------ SUPPLIED DATA

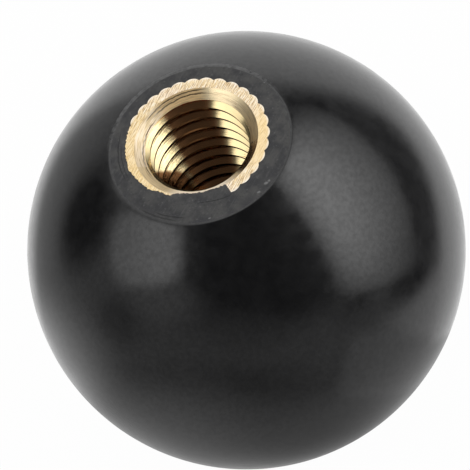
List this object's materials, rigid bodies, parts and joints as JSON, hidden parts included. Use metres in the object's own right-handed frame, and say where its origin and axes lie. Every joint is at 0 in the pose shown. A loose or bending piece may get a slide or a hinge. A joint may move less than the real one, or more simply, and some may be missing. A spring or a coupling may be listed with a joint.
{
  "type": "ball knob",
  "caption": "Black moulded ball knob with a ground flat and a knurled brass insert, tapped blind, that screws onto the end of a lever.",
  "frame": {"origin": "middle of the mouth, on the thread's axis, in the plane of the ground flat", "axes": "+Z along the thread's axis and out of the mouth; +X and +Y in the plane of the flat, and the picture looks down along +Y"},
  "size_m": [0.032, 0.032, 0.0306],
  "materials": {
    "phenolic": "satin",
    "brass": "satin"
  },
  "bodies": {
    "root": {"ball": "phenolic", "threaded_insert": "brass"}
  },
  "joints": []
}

------------

AIM OF THE EXERCISE: Extract the complete data, matching each line exactly.

FULL OUTPUT:
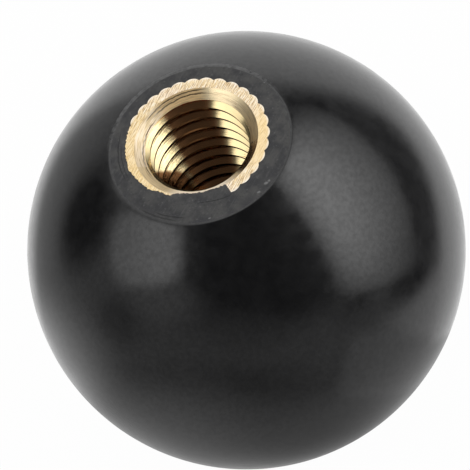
List this object's materials, rigid bodies, parts and joints as JSON, hidden parts included. Use metres in the object's own right-handed frame, and say where its origin and axes lie. Every joint is at 0 in the pose shown. A loose or bending piece may get a slide or a hinge. A joint may move less than the real one, or more simply, and some may be missing. A spring or a coupling may be listed with a joint.
{
  "type": "ball knob",
  "caption": "Black moulded ball knob with a ground flat and a knurled brass insert, tapped blind, that screws onto the end of a lever.",
  "frame": {"origin": "middle of the mouth, on the thread's axis, in the plane of the ground flat", "axes": "+Z along the thread's axis and out of the mouth; +X and +Y in the plane of the flat, and the picture looks down along +Y"},
  "size_m": [0.032, 0.032, 0.0306],
  "materials": {
    "phenolic": "satin",
    "brass": "satin"
  },
  "bodies": {
    "root": {"ball": "phenolic", "threaded_insert": "brass"}
  },
  "joints": []
}